** OBJECTIVE **
Copy verbatim the block of lines in the entries below whose first line contains "centre_x, label_y, height)" and whose last line contains "for node in". Leave out all other lines.

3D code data
________________________

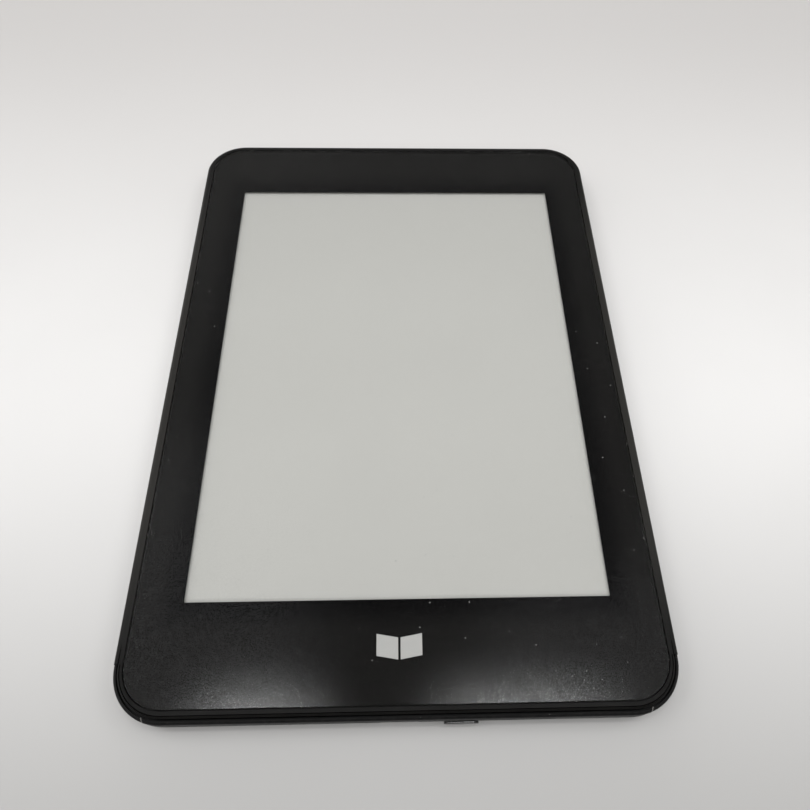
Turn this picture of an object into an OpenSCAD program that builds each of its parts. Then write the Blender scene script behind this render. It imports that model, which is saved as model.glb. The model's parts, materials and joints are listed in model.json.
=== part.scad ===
// Six-inch e-reader with a flush front, lying on its back.
// Frame: origin at the middle of the back face, +X right, +Y towards the top of the screen,
// +Z out of the screen.

/* [Case] */
// Width of the case
case_w = 116; // [112:0.5:130]
// Length over everything, from the top of the case to the face of the power button
overall_l = 167.5; // [164:0.5:190]
// Thickness from the back to the front of the rim
case_t = 8.2; // [8.2:0.1:10]
// Radius of the case's corners, seen from the front
case_r = 11; // [10:0.5:14]
// Radius of the rounded edge round the back
back_edge_r = 4; // [3.6:0.1:4.4]
// Radius of the rounded edge round the front
front_edge_r = 1; // [0.5:0.1:1.2]
// Thickness of the rear cover's wall
wall = 1.3; // [1.2:0.05:1.4]
// Thickness of the rear cover's floor
floor_t = 1; // [0.8:0.1:1]

/* [Front] */
// Width of the lens
lens_w = 111.6; // [108:0.1:112]
// Length of the lens
lens_l = 162.4; // [159:0.1:163]
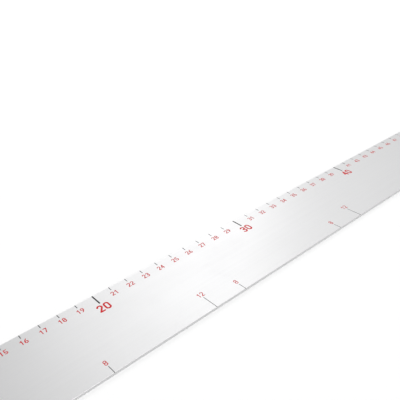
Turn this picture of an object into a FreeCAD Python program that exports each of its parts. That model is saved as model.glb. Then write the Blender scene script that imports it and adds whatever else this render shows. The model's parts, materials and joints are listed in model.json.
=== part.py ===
import FreeCAD, Part
import math
import os

# A flat metal rule, 60 cm long, with its scale along the far edge and centred reference marks along
# the near edge. The marks are cut a little way into the top face and filled with enamel.
# Frame: the origin is under the middle of the blade, +X runs towards the 60 cm end, +Y towards the
# scale edge and +Z up. All lengths are in millimetres.

# Blade
blade_length = 600.0
blade_width = 50.0
blade_thickness = 1.5
corner_radius = 1.5
edge_chamfer = 0.12
hanging_hole_radius = 4.0
hanging_hole_from_end = 12.0

# Depth of the cut marks, and how far the enamel stays below the top face
mark_depth = 0.15
enamel_gap = 0.03
tool_overrun = 0.5

# Scale along the far edge
unit = 10.0
units_in_ten = 10
centimetre_tick = {"length": 2.8, "width": 0.4}
tens_tick = {"length": 7.6, "width": 0.8}
centimetre_text = {"height": 3.2, "stroke": 0.48, "gap": 0.3, "middle_from_edge": 5.8}
tens_text = {"height": 5.5, "stroke": 0.95, "gap": 0.55, "middle_from_edge": 11.3}
last_numeral_from_end = 1.8

# Reference marks along the near edge, as distances either side of the middle of the blade, each
# labelled with the whole distance in centimetres between the pair or between neighbours
short_reference = {"offsets": (40.0, 120.0), "length": 5.0, "width": 0.32, "label": "8"}
long_reference = {"offsets": (60.0,), "length": 10.0, "width": 0.32, "label": "12"}
reference_text = {"height": 3.2, "stroke": 0.42, "gap": 0.35, "above_tick": 0.7}

# Shape of the figures: the width of a figure's centre line as a share of its height, how far two
# touching curves are parted as a share of the stroke, the corners as shares of a figure's width across
# or of its height up, and the turns in degrees where the open curves of 2, 3 and 5 end
figure_width = 0.5
curve_parting = 0.05
figure_corners = {
    "one_flag_across": 0.15,
    "one_flag_up": 0.76,
    "one_stem_across": 0.62,
    "three_bar_across": 0.35,
    "four_stem_across": 0.75,
    "four_arm_up": 0.3,
    "five_tip_across": 0.9,
    "five_neck_across": 0.14,
    "six_tip_across": 0.78,
    "seven_foot_across": 0.35,
}
figure_curve_ends = {
    "two": (165, -35),
    "three_top": (150, -90),
    "three_bottom": (90, -150),
    "five": (140, -140),
}

top = blade_thickness
mark_floor = top - mark_depth
far_edge = blade_width / 2
near_edge = -blade_width / 2
zero_end = -blade_length / 2


def point_at(centre_x, centre_y, radius, degrees):
    turn = math.radians(degrees)
    return (centre_x + radius * math.cos(turn), centre_y + radius * math.sin(turn))


def vector(point):
    return FreeCAD.Vector(point[0], point[1], 0)


def arc(centre_x, centre_y, radius, start, end):
    turns = (start, (start + end) / 2, end)
    return Part.Arc(*[vector(point_at(centre_x, centre_y, radius, turn)) for turn in turns]).toShape()


def lines(*points):
    return [Part.LineSegment(vector(p), vector(q)).toShape() for p, q in zip(points, points[1:])]


def stroke(edges, width):
    """The area that a round cutter of this width leaves along a bent path."""
    return Part.Face(Part.Wire(edges).makeOffset2D(width / 2, 0, False, False))


def straight_stroke(start, end, width):
    """The same along one straight line."""
    length = math.dist(start, end)
    radius = width / 2
    outline = lines((0, -radius), (length, -radius)) + [arc(length, 0, radius, -90, 90)]
    outline += lines((length, radius), (0, radius)) + [arc(0, 0, radius, 90, 270)]
    face = Part.Face(Part.Wire(outline))
    turn = math.degrees(math.atan2(end[1] - start[1], end[0] - start[0]))
    face.rotate(FreeCAD.Vector(), FreeCAD.Vector(0, 0, 1), turn)
    return face.translated(vector(start))


def disc(centre_x, centre_y, radius):
    circle = Part.Circle(vector((centre_x, centre_y)), FreeCAD.Vector(0, 0, 1), radius)
    return Part.Face(Part.Wire(circle.toShape()))


def ring(centre_x, centre_y, radius, width):
    return disc(centre_x, centre_y, radius + width / 2).cut(disc(centre_x, centre_y, radius - width / 2))


def oblong(across, height, grow):
    """A figure-nought outline with half-round ends, grown outwards from its centre line."""
    middle = across / 2
    radius = middle + grow
    edges = [arc(middle, middle, radius, 180, 360)]
    edges += lines((middle + radius, middle), (middle + radius, height - middle))
    edges += [arc(middle, height - middle, radius, 0, 180)]
    edges += lines((middle - radius, height - middle), (middle - radius, middle))
    return Part.Face(Part.Wire(edges))


def figure_strokes(figure, across, height, width):
    """The strokes of one figure, whose centre lines fill a box of across by height."""
    middle = across / 2
    lower = middle
    upper = height / 2 - lower - curve_parting * width
    ends = figure_curve_ends
    corners = figure_corners
    if figure == "0":
        return [oblong(across, height, width / 2).cut(oblong(across, height, -width / 2))]
    if figure == "1":
        flag = (corners["one_flag_across"] * across, corners["one_flag_up"] * height)
        stem_x = corners["one_stem_across"] * across
        return [stroke(lines(flag, (stem_x, height), (stem_x, 0)), width)]
    if figure == "2":
        curve = arc(middle, height - middle, middle, *ends["two"])
        foot = lines(point_at(middle, height - middle, middle, ends["two"][1]), (0, 0), (across, 0))
        return [stroke([curve] + foot, width)]
    if figure == "3":
        waist = height - 2 * upper
        bar = lines((middle, waist), (corners["three_bar_across"] * across, waist))
        return [
            stroke([arc(middle, height - upper, upper, *ends["three_top"])] + bar, width),
            stroke([arc(middle, lower, lower, *ends["three_bottom"])], width),
        ]
    if figure == "4":
        stem_x = corners["four_stem_across"] * across
        arm_y = corners["four_arm_up"] * height
        stem = straight_stroke((stem_x, 0), (stem_x, height), width)
        return [stem, stroke(lines((stem_x, height), (0, arm_y), (across, arm_y)), width)]
    if figure == "5":
        bowl = arc(middle, lower, lower, *ends["five"])
        bowl_start = point_at(middle, lower, lower, ends["five"][0])
        tip = (corners["five_tip_across"] * across, height)
        neck = (corners["five_neck_across"] * across, height)
        return [stroke(lines(tip, neck, bowl_start) + [bowl], width)]
    if figure == "7":
        foot = (corners["seven_foot_across"] * across, 0)
        return [stroke(lines((0, height), (across, height), foot), width)]
    if figure == "8":
        return [ring(middle, height - upper, upper, width), ring(middle, lower, lower, width)]
    # The stem of a 6 is an arc that leaves the side of its bowl and ends above it; a 9 is a 6 turned round
    tip_x = corners["six_tip_across"] * across
    tip_y = height - lower
    radius = (tip_x**2 + tip_y**2) / (2 * tip_x)
    tip_turn = math.degrees(math.atan2(tip_y, tip_x - radius))
    stem = stroke([arc(radius + curve_parting * width, lower, radius, 180, tip_turn)], width)
    six = [ring(middle, lower, lower, width), stem]
    if figure == "6":
        return six
    return [piece.rotated(vector((middle, height / 2)), FreeCAD.Vector(0, 0, 1), 180) for piece in six]


def figure_solid(figure, style, height):
    """One figure as one solid, with its lower left corner at the origin."""
    line_height = style["height"] - style["stroke"]
    strokes = figure_strokes(figure, figure_width * line_height, line_height, style["stroke"])
    prisms = [piece.extrude(FreeCAD.Vector(0, 0, height)) for piece in strokes]
    whole = prisms[0]
    for prism in prisms[1:]:
        whole = whole.fuse(prism)
    half = style["stroke"] / 2
    return whole.removeSplitter().Solids[0].translated(FreeCAD.Vector(half, half, 0))


def figure_pitch(style):
    return figure_width * (style["height"] - style["stroke"]) + style["stroke"] + style["gap"]


def numeral_width(text, style):
    return len(text) * figure_pitch(style) - style["gap"]


def numeral(text, style, centre_x, centre_y, height):
    """The figures of a numeral, side by side about a centre, standing on the floor of the marks."""
    left = centre_x - numeral_width(text, style) / 2
    bottom = centre_y - style["height"] / 2
    solids = []
    for place, figure in enumerate(text):
        corner = FreeCAD.Vector(left + place * figure_pitch(style), bottom, mark_floor)
        solids.append(figure_solid(figure, style, height).translated(corner))
    return solids


def tick(centre_x, edge, size, height):
    """A tick that runs from just outside an edge of the blade inwards, on the floor of the marks."""
    reach = size["length"] + tool_overrun
    low = edge - size["length"] if edge > 0 else edge - tool_overrun
    corner = FreeCAD.Vector(centre_x - size["width"] / 2, low, mark_floor)
    return Part.makeBox(size["width"], reach, height, corner)


def blade_blank():
    """The blade before it is marked: rounded corners, a hanging hole and every rim broken."""
    blank = Part.makeBox(
        blade_length, blade_width, blade_thickness, FreeCAD.Vector(zero_end, near_edge, 0)
    )
    upright = [edge for edge in blank.Edges if edge.BoundBox.ZLength > blade_thickness / 2]
    blank = blank.makeFillet(corner_radius, upright)
    hole_centre = FreeCAD.Vector(-zero_end - hanging_hole_from_end, 0, 0)
    blank = blank.cut(Part.makeCylinder(hanging_hole_radius, blade_thickness, hole_centre))
    rims = [edge for edge in blank.Edges if edge.BoundBox.ZLength < edge_chamfer]
    return blank.makeChamfer(edge_chamfer, rims)


def scale_marks(height):
    """Ticks and numerals of the centimetre scale, as solids of this height, by node name."""
    marks = {"centimetre_ticks": [], "tens_ticks": [], "centimetre_numerals": [], "tens_numerals": []}
    last = round(blade_length / unit)
    for count in range(1, last + 1):
        is_ten = count % units_in_ten == 0
        kind, size, style = ("centimetre", centimetre_tick, centimetre_text)
        if is_ten:
            kind, size, style = ("tens", tens_tick, tens_text)
        centre_x = zero_end + count * unit
        if count < last:
            marks[kind + "_ticks"].append(tick(centre_x, far_edge, size, height))
        else:
            centre_x -= last_numeral_from_end + numeral_width(str(count), style) / 2
        centre_y = far_edge - style["middle_from_edge"]
        marks[kind + "_numerals"] += numeral(str(count), style, centre_x, centre_y, height)
    return marks


def reference_marks(kind, size, height):
    """The ticks and labels of one kind of reference mark, mirrored about the middle of the blade."""
    ticks, labels = [], []
    label_y = near_edge + size["length"] + reference_text["above_tick"] + reference_text["height"] / 2
    for offset in size["offsets"]:
        for centre_x in (-offset, offset):
            ticks.append(tick(centre_x, near_edge, size, height))
            labels += numeral(size["label"], reference_text, centre_x, label_y, height)
    return {kind + "_reference_ticks": ticks, kind + "_reference_labels": labels}


def all_marks(height):
    marks = scale_marks(height)
    marks.update(reference_marks("short", short_reference, height))
    marks.update(reference_marks("long", long_reference, height))
    return marks


def build():
    blank = blade_blank()
    cutters = [solid for solids in all_marks(mark_depth + tool_overrun).values() for solid in solids]
    nodes = {"blade": blank.cut(Part.makeCompound(cutters)).Solids[0]}
    for name, solids in all_marks(mark_depth - enamel_gap).items():
        if name.endswith("ticks"):
            solids = [piece for solid in solids for piece in solid.common(blank).Solids]
        nodes[name] = Part.makeCompound(solids)
    return nodes


os.makedirs("parts", exist_ok=True)
for node, shape in build().items():
    shape.exportStep("parts/" + node + ".step")
    print(node, "solids", len(shape.Solids), "faces", len(shape.Faces), "valid", shape.isValid())
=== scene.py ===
import json
from math import radians

import bmesh
import bpy
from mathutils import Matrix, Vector


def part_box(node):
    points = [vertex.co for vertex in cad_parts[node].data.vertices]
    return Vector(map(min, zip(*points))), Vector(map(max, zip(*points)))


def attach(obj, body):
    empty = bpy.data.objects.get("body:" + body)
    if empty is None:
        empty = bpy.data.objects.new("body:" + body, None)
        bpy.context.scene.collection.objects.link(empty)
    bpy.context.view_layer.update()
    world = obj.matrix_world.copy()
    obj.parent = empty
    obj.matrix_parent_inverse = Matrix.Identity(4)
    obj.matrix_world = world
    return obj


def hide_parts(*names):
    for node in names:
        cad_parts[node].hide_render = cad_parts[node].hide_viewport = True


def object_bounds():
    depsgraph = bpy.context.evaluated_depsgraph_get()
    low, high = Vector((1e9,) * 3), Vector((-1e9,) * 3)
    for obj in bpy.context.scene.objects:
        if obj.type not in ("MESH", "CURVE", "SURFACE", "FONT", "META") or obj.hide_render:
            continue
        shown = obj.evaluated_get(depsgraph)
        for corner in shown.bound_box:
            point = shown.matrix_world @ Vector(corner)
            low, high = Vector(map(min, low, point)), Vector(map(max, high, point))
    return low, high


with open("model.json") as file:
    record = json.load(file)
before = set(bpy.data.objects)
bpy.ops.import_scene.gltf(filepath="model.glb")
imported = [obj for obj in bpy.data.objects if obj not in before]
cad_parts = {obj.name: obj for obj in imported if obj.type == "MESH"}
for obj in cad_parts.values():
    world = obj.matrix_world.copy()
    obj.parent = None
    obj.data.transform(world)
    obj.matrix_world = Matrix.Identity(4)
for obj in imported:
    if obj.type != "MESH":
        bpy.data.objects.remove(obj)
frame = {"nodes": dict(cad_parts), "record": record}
cadLow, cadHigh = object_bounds()
nodes = frame["nodes"]
print("stage: frame loaded,", len(nodes), "nodes")


# helpers for shader nodes

def addNode(tree, kind, links=None, **settings):
    node = tree.nodes.new(kind)
    for name, value in settings.items():
        setattr(node, name, value)
    for socket, source in (links or {}).items():
        if isinstance(source, bpy.types.NodeSocket):
            tree.links.new(source, node.inputs[socket])
        else:
            node.inputs[socket].default_value = source
    return node


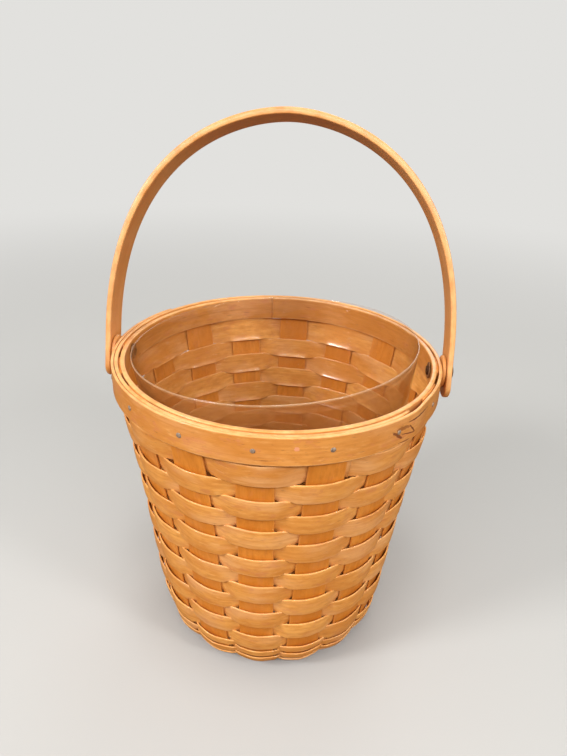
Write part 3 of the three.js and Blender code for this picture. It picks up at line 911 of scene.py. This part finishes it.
class BASKET_OT_rim(Operator):
    """Bend the inner rim band, and wind the outer band once and a half round"""
    bl_idname = "basket.rim"
    bl_label = "Rim bands"

    # Along the band from its tip, across it, half length, half height, lean in degrees, strength
    marks = (
        (0.3086, 0.0019, 0.0050, 0.0013, -5, 0.6),
        (0.3172, -0.0015, 0.0046, 0.0005, -48, 0.9),
        (0.3138, -0.0033, 0.0067, 0.0004, -14, 0.85),
        (0.3048, -0.0017, 0.0052, 0.0010, -37, 0.85),
        (0.3241, 0.0040, 0.0105, 0.0006, -1, 0.95),
        (0.3107, -0.0074, 0.0044, 0.0005, -2, 0.7),
        (0.2300, -0.0055, 0.0060, 0.0003, 2, 0.5),
    )
    plug = (0.2456, 0.0023, 0.0015, 0.0014, 0)
    # How far the marks sink into the grain's height, and how far noise moves their outlines
    mark_depth = 2.5
    raggedness = 2.4
    # Half the gap in the inner band's seam, and the round of that band's edges
    seam_gap = 0.00007
    inner_rounding = 0.0006
    # The outer band's ends: where they reach full thickness, by turn, and how thin they start
    taper_reach = 0.10
    thinnest = 0.55

    def execute(self, context):
        sizes = shape()
        plain = self.band_material("Rim band wood")[0]
        marked = self.marked_material()
        stands_for(self.inner_band(sizes), "inner_rim_band", "basket", plain)
        stands_for(self.outer_band(sizes), "outer_rim_band", "basket", marked)
        return {"FINISHED"}

    def band_material(self, name):
        return wood_material(name, "band", 0.4, 0.15,
                             Streaks=0.5, Flecks=0.7, Clouds=0.6, Scuffs=0.35, Wear=0.5)

    def marked_material(self):
        """The band's wood with a knot and its cracks, and a filled hole, on its front."""
        material, shader, nodes, grain, bump = self.band_material("Marked rim band wood")
        place = nodes.attribute("grain", "Vector")
        rough = nodes.noise(place, (260, 420, 1), 4.0, 0.7)
        dark = 0.0
        for *shape_of_mark, strength in self.marks:
            mark = self.mark(nodes, place, rough, *shape_of_mark)
            dark = nodes.math("MAXIMUM", dark, nodes.times(mark, strength))
        plug = nodes.times(self.mark(nodes, place, rough, *self.plug), 0.8)
        plugged = nodes.mix(plug, grain.outputs["Color"], paint("plug"))
        nodes.feed(shader, "Base Color", nodes.mix(dark, plugged, paint("knot")))
        sunk = nodes.times(dark, self.mark_depth)
        nodes.feed(bump, "Height", nodes.minus(grain.outputs["Height"], sunk))
        return material

    def mark(self, nodes, place, rough, along, across, half_length, half_height, lean):
        """1 inside a ragged oval at a place on the band, given in the grain's coordinates."""
        oval = nodes.add("ShaderNodeMapping", {"vector_type": "TEXTURE"})
        nodes.feed_all(oval, {
            "Vector": place,
            "Location": (along, across, 0),
            "Rotation": (0, 0, radians(lean)),
            "Scale": (half_length, half_height, 1e6),
        })
        stray = nodes.times(nodes.minus(rough, 0.5), self.raggedness)
        return nodes.spread(nodes.plus(nodes.distance(oval.outputs[0]), stray), 1.15, 0.75)

    def inner_band(self, sizes):
        outer_face = sizes.shoulder_radius - sizes.stake_thickness / 2 - 0.3 * sizes.clearance
        inner_face = outer_face - sizes.inner_band_thickness
        count = 260
        gap = self.seam_gap / inner_face
        turn = np.linspace(gap, 2 * pi - gap, count)
        thickness = sizes.inner_band_thickness + 0.3 * sizes.unevenness * drift(21, turn, 7, 2 * pi)
        section = Section()
        across, through = section.points(BAND_HEIGHT, thickness, self.inner_rounding)
        radius = inner_face + sizes.inner_band_thickness / 2 + through
        height = BAND_MIDDLE + across + 0.4 * sizes.unevenness * drift(22, turn, 6, 2 * pi)[:, None]
        rings = on_wall(radius, INNER_SEAM + turn[:, None], height)
        grain = grain_places(turn[:, None] * inner_face, across, 71)
        return loft("inner_rim_band_wood", rings, grain, section)

    def outer_band(self, sizes):
        sweep = 2 * pi + OUTER_OVERLAP
        count = 420
        turn = np.linspace(0, sweep, count)
        ends = smooth_step(-0.02, self.taper_reach, np.minimum(turn, sweep - turn))
        thickness = sizes.outer_band_thickness * (self.thinnest + (1 - self.thinnest) * ends)
        lift = sizes.under_layer_lift * smooth_step(pi, 1.7 * pi, turn)
        width = BAND_HEIGHT + lift + 0.8 * sizes.unevenness * drift(31, turn, 9, sweep)
        rounding = 0.3 * thickness
        under_from = OUTER_OVERLAP + OUTER_STEP
        fill = sizes.under_layer_fill * smooth_step(under_from, under_from + radians(28), turn)
        inner = outer_band_inner(sizes, turn) - fill
        thickness = thickness + fill
        section = Section()
        across, through = section.points(width, thickness, rounding)
        radius = (inner + thickness / 2)[:, None] + through
        height = BAND_MIDDLE + (outer_band_rise(turn) + lift / 2)[:, None] + across
        rings = on_wall(radius, OUTER_TIP + turn[:, None], height)
        grain = grain_places(turn[:, None] * (inner + fill)[-1], across, 83)
        return loft("outer_rim_band_wood", rings, grain, section)


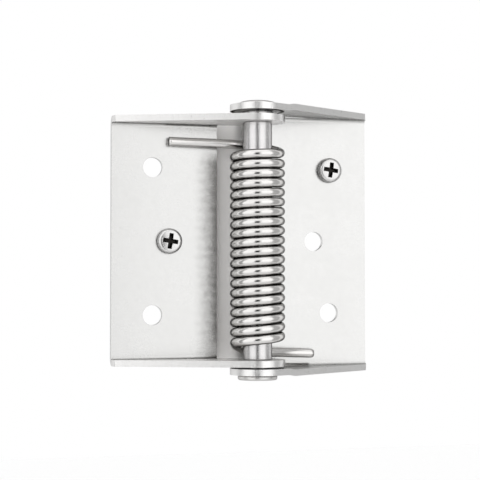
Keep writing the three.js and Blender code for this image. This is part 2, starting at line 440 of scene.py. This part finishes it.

________________________

** RESULT OF THE EXERCISE **
            labels += numeral(size["label"], reference_text, centre_x, label_y, height)
    return {kind + "_reference_ticks": ticks, kind + "_reference_labels": labels}


def all_marks(height):
    marks = scale_marks(height)
    marks.update(reference_marks("short", short_reference, height))
    marks.update(reference_marks("long", long_reference, height))
    return marks


def build():
    blank = blade_blank()
    cutters = [solid for solids in all_marks(mark_depth + tool_overrun).values() for solid in solids]
    nodes = {"blade": blank.cut(Part.makeCompound(cutters)).Solids[0]}
    for name, solids in all_marks(mark_depth - enamel_gap).items():
        if name.endswith("ticks"):
            solids = [piece for solid in solids for piece in solid.common(blank).Solids]
        nodes[name] = Part.makeCompound(solids)
    return nodes


os.makedirs("parts", exist_ok=True)
for node, shape in build().items():
    shape.exportStep("parts/" + node + ".step")
    print(node, "solids", len(shape.Solids), "faces", len(shape.Faces), "valid", shape.isValid())
=== scene.py ===
import json
from math import radians

import bmesh
import bpy
from mathutils import Matrix, Vector


def part_box(node):
    points = [vertex.co for vertex in cad_parts[node].data.vertices]
    return Vector(map(min, zip(*points))), Vector(map(max, zip(*points)))


def attach(obj, body):
    empty = bpy.data.objects.get("body:" + body)
    if empty is None:
        empty = bpy.data.objects.new("body:" + body, None)
        bpy.context.scene.collection.objects.link(empty)
    bpy.context.view_layer.update()
    world = obj.matrix_world.copy()
    obj.parent = empty
    obj.matrix_parent_inverse = Matrix.Identity(4)
    obj.matrix_world = world
    return obj


def hide_parts(*names):
    for node in names:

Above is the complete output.